DETAILED ACTION
Election/Restrictions
Applicant’s election without traverse of Invention I (semiconductor device), species A/fig. 2, 5A-5E, reflected in claims 4-6 and 8 in the reply filed on 12/01/2025 and phone conversation with Attorney Schaffer on 02/18/2026is acknowledged. Claims 1-3, 7 and 9-20 are withdrawn from further consideration pursuant to 37 CFR 1.142 (b), as being drawn to the nonelected group.
Drawings
Figure 1 and 4A-4D should be designated by a legend such as --Prior Art-- because only that which is old is illustrated. See MPEP § 608.02(g).

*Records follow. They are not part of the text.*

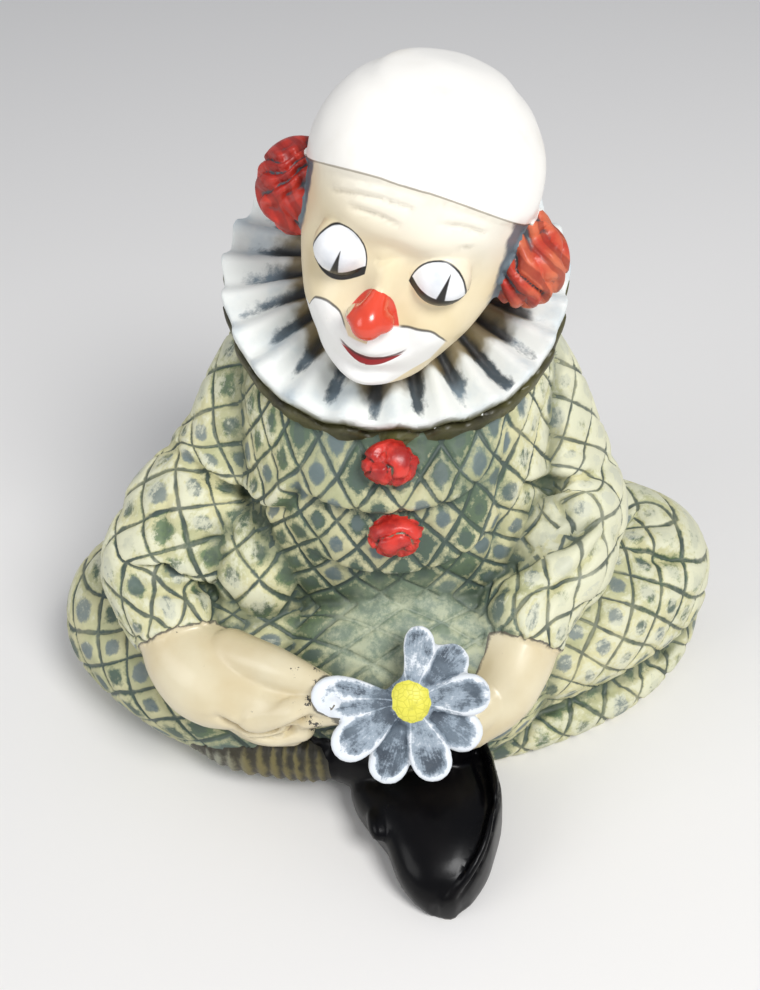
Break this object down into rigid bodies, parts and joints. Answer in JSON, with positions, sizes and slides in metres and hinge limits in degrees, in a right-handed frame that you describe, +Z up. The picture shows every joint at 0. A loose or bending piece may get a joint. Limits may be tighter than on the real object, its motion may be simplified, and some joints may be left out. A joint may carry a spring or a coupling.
{
  "type": "clown figurine",
  "caption": "Painted cast figurine of a clown who sits cross-legged in a lozenge-pattern suit and pleated ruff, looking down at a daisy held in both hands.",
  "frame": {"origin": "on the surface it stands on, under the middle of the figure's box", "axes": "+Z up, -Y the way the clown and its shoe face, +X towards the clown's left knee"},
  "size_m": [0.1514, 0.1236, 0.1471],
  "materials": {
    "painted_casting": "satin"
  },
  "bodies": {
    "root": {"clown_figurine": "painted_casting"}
  },
  "joints": []
}
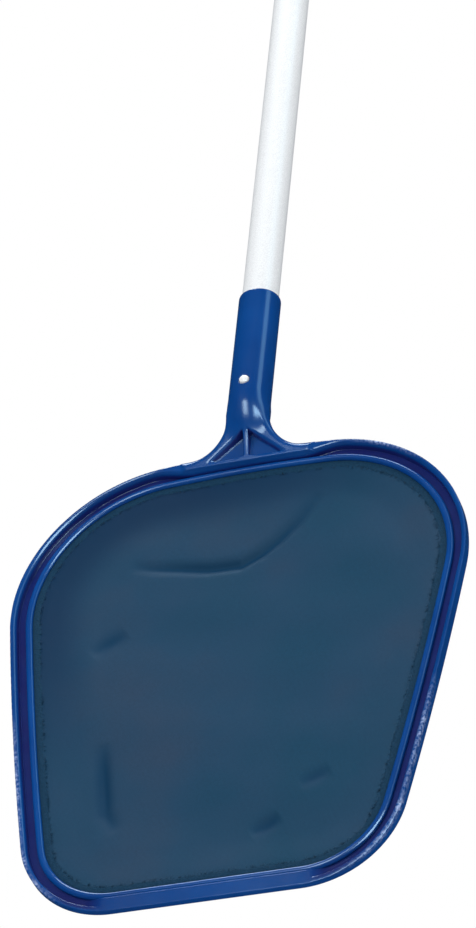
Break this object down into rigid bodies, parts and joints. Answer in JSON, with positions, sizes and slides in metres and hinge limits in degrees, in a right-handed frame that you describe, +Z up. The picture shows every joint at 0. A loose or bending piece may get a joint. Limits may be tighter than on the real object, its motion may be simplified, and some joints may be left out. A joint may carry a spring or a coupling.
{
  "type": "leaf skimmer net",
  "caption": "Flat pool leaf skimmer: a rounded plastic frame with a stretched net, snapped onto a telescopic pole with a twist lock, a ribbed grip and a hanging hole.",
  "frame": {"origin": "centre of the hanging hole in the pole's end cap", "axes": "+Z up the pole when it hangs from the hole, -Y the open front of the net, +X to the right of someone who looks at that front"},
  "size_m": [0.317, 0.0394, 1.2657],
  "materials": {
    "frame_plastic": "gloss injection moulded blue",
    "ring_plastic": "gloss injection moulded blue",
    "net_fabric": "fine woven polyester mesh",
    "hem_fabric": "folded mesh with a raw edge",
    "button_plastic": "white moulded",
    "spring_steel": "bright strip",
    "tube_aluminium": "bright satin anodised",
    "outer_aluminium": "satin anodised",
    "bush_plastic": "natural nylon",
    "lock_plastic": "fine moulded texture",
    "pin_steel": "plain rivet",
    "grip_rubber": "matte ribbed"
  },
  "bodies": {
    "pole": {"outer_tube": "outer_aluminium", "hand_grip": "grip_rubber", "end_cap": "lock_plastic", "cap_rivets": "pin_steel", "lock_ferrule": "lock_plastic", "ferrule_rivets": "pin_steel", "lock_collet": "bush_plastic"},
    "net_end": {"skimmer_frame": "frame_plastic", "retaining_ring": "ring_plastic", "net_mesh": "net_fabric", "net_hem": "hem_fabric", "inner_tube": "tube_aluminium", "tube_end_plug": "bush_plastic", "glide_bush": "bush_plastic", "bush_pin": "pin_steel", "button_spring": "spring_steel"},
    "collar": {"lock_collar": "lock_plastic"},
    "front_snap_button": {"front_button": "button_plastic"},
    "rear_snap_button": {"rear_button": "button_plastic"}
  },
  "joints": [
    {"name": "telescope", "type": "slide", "parent": "pole", "child": "net_end", "axis": [0, 0, -1], "range_m": [-0.27, 0.05]},
    {"name": "collar_twist", "type": "hinge", "parent": "pole", "child": "collar", "pos_m": [0, 0, -0.421], "axis": [0, 0, -1], "range_deg": [0, 90]},
    {"name": "front_button_press", "type": "slide", "parent": "net_end", "child": "front_snap_button", "axis": [0, 1, 0], "range_m": [0, 0.0032], "stiffness_N_per_m": 1500, "springref_m": -0.004, "deforming": ["button_spring"]},
    {"name": "rear_button_press", "type": "slide", "parent": "net_end", "child": "rear_snap_button", "axis": [0, -1, 0], "range_m": [0, 0.0032], "stiffness_N_per_m": 1500, "springref_m": -0.004, "deforming": ["button_spring"]}
  ]
}
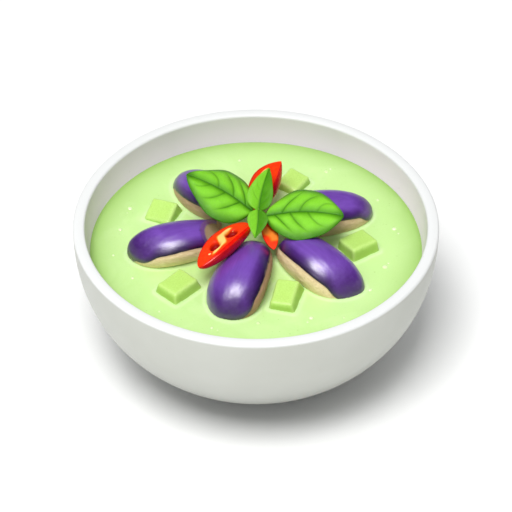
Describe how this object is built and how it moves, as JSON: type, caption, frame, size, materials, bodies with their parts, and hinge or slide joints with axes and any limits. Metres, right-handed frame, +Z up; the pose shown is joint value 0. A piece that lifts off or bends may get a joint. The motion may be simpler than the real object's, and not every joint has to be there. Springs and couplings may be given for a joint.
{
  "type": "thai green curry in a bowl",
  "caption": "Round thick-walled bowl of pale green curry with halved purple aubergines laid like petals, diced green vegetable, halved red chillies and a basil sprig.",
  "frame": {"origin": "middle of the bowl's foot, on the surface it stands on", "axes": "+Z up along the bowl's axis; -Y towards the side the aubergine half with the chilli beside it points to; +X to the right of that"},
  "size_m": [0.17, 0.1698, 0.0906],
  "materials": {
    "bowl": "smooth white glaze",
    "curry": "opaque coconut curry, softly glossy",
    "aubergine": "glossy purple skin over tan cut flesh",
    "chilli": "glossy red skin and wet red cut face",
    "diced_vegetable": "smooth cut vegetable flesh",
    "basil": "satin leaf"
  },
  "bodies": {
    "root": {"bowl": "bowl", "curry": "curry", "aubergine_left": "aubergine", "aubergine_front": "aubergine", "aubergine_front_right": "aubergine", "aubergine_right": "aubergine", "aubergine_back_left": "aubergine", "chilli_front": "chilli", "chilli_back": "chilli", "chilli_middle": "chilli", "cube_left": "diced_vegetable", "cube_front_left": "diced_vegetable", "cube_front_right": "diced_vegetable", "cube_right": "diced_vegetable", "cube_back": "diced_vegetable", "basil_leaf_left": "basil", "basil_leaf_right": "basil", "basil_leaf_back": "basil", "basil_leaf_front": "basil", "basil_stem": "basil"}
  },
  "joints": []
}
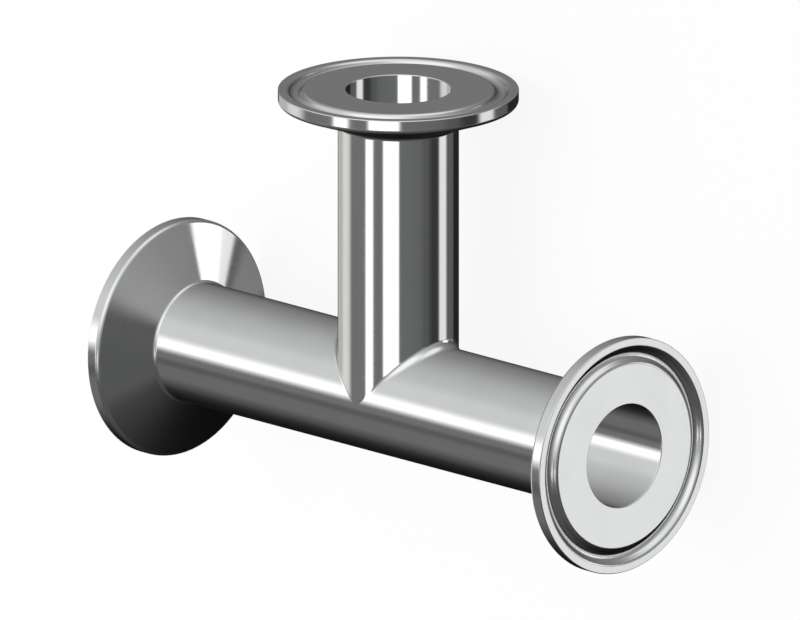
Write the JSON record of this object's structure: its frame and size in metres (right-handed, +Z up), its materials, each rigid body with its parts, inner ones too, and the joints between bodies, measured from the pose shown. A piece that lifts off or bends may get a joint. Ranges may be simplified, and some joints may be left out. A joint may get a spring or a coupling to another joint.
{
  "type": "sanitary clamp tee",
  "caption": "Equal tee for hygienic tubing: two thin steel tubes crossing at a right angle, with a flat clamp ferrule and gasket groove on every end.",
  "frame": {"origin": "point where the run's axis and the branch's axis cross", "axes": "+X along the run, +Y along the branch out of its mouth, +Z up with the tee lying on its three rims"},
  "size_m": [0.1334, 0.092, 0.0504],
  "materials": {
    "stainless_steel": "polished"
  },
  "bodies": {
    "root": {"clamp_tee": "stainless_steel"}
  },
  "joints": []
}
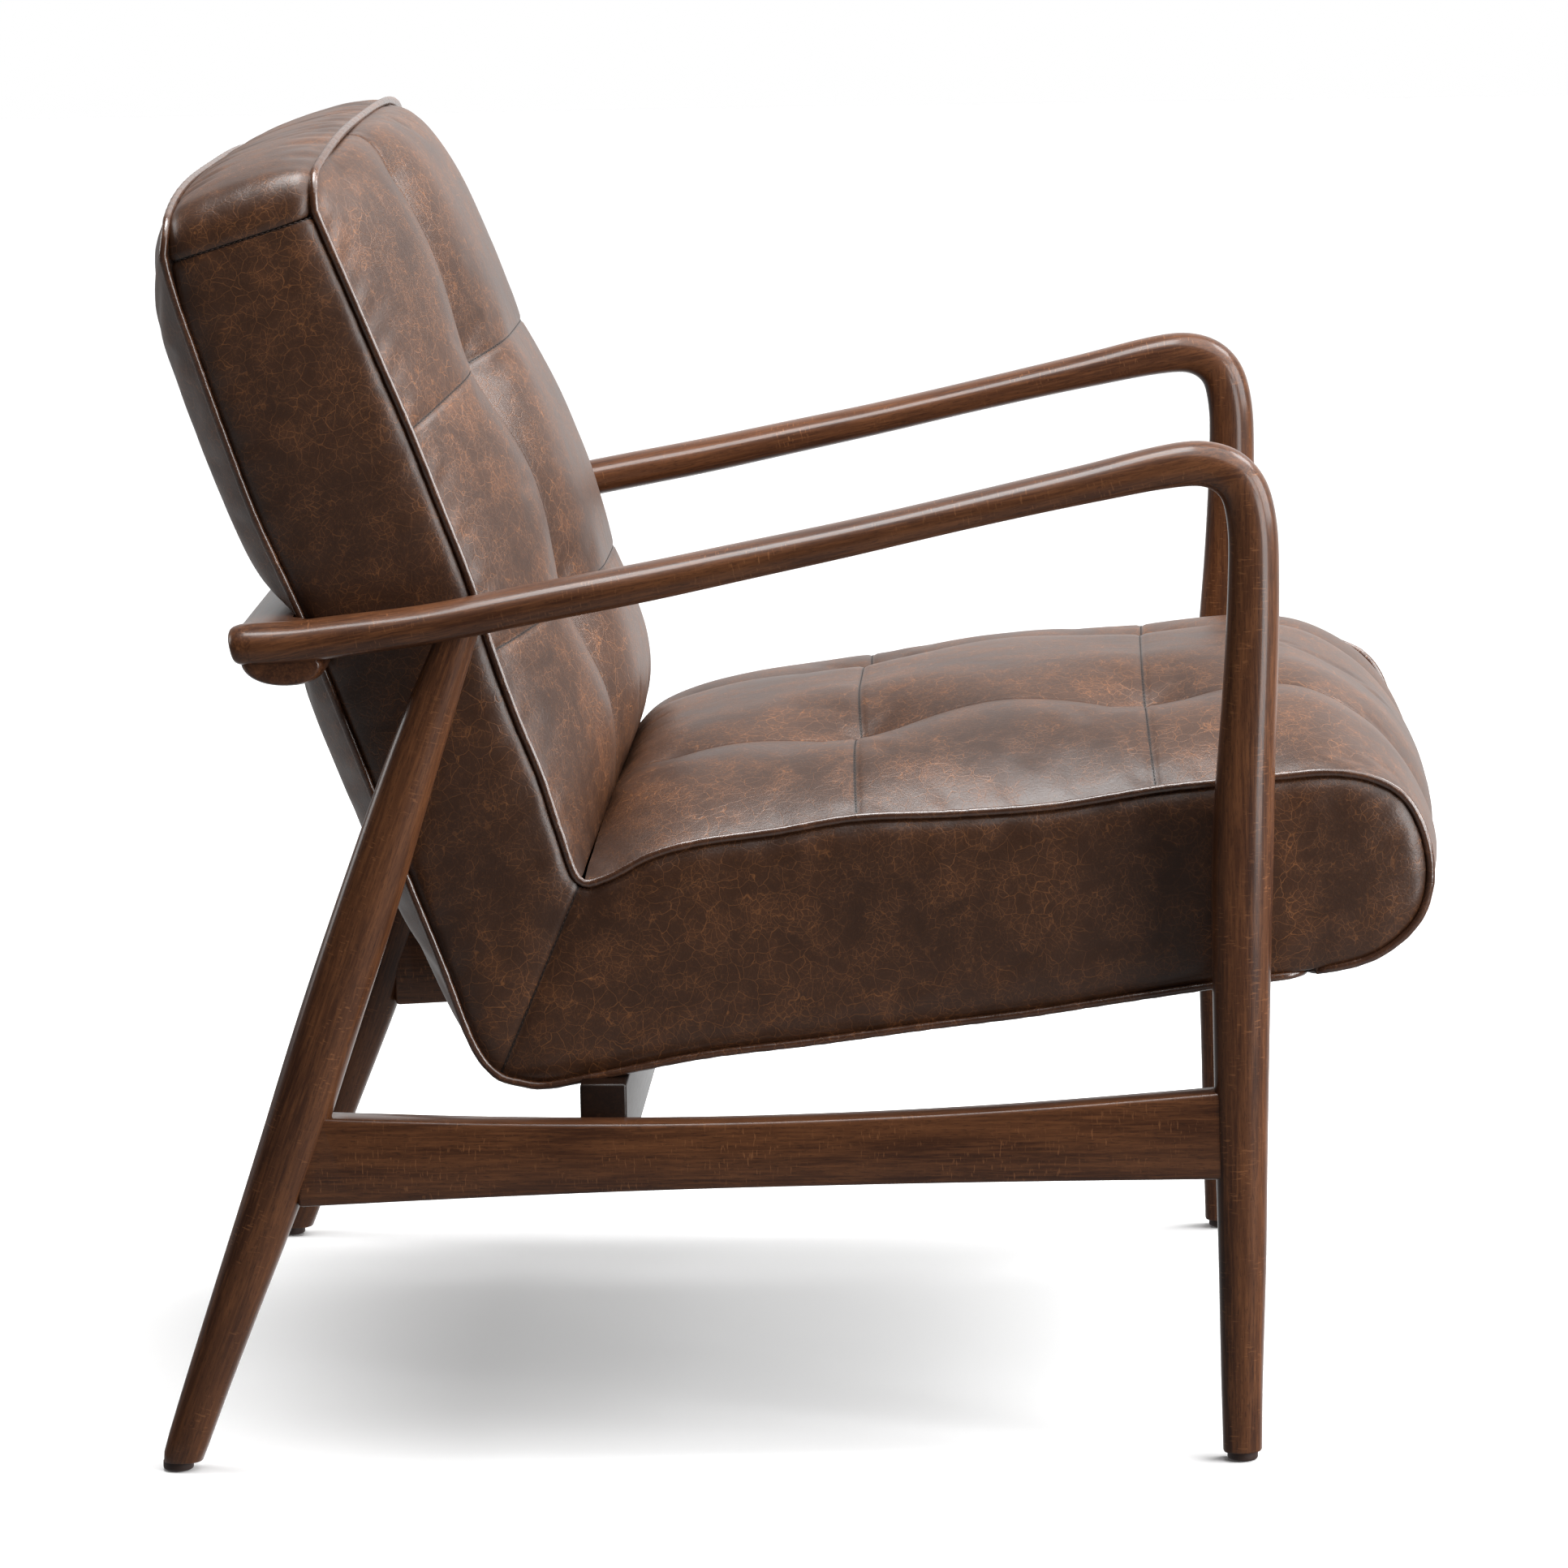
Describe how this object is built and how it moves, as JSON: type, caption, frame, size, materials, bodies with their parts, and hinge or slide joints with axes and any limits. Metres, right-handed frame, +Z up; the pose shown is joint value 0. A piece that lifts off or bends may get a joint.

Corrected drawings in compliance with 37 CFR 1.121(d) are required in reply to the Office action to avoid abandonment of the application. The replacement sheet(s) should be labeled “Replacement Sheet” in the page header (as per 37 CFR 1.84(c)) so as not to obstruct any portion of the drawing figures. If the changes are not accepted by the examiner, the applicant will be notified and informed of any required corrective action in the next Office action. The objection to the drawings will not be held in abeyance.
Claim Objections/Notes
Claim 4 is objected to because of minor error and the examiner suggests the following amendments:
Replace ‘A SGT” in line 1 of claim 4, by “An SGT”.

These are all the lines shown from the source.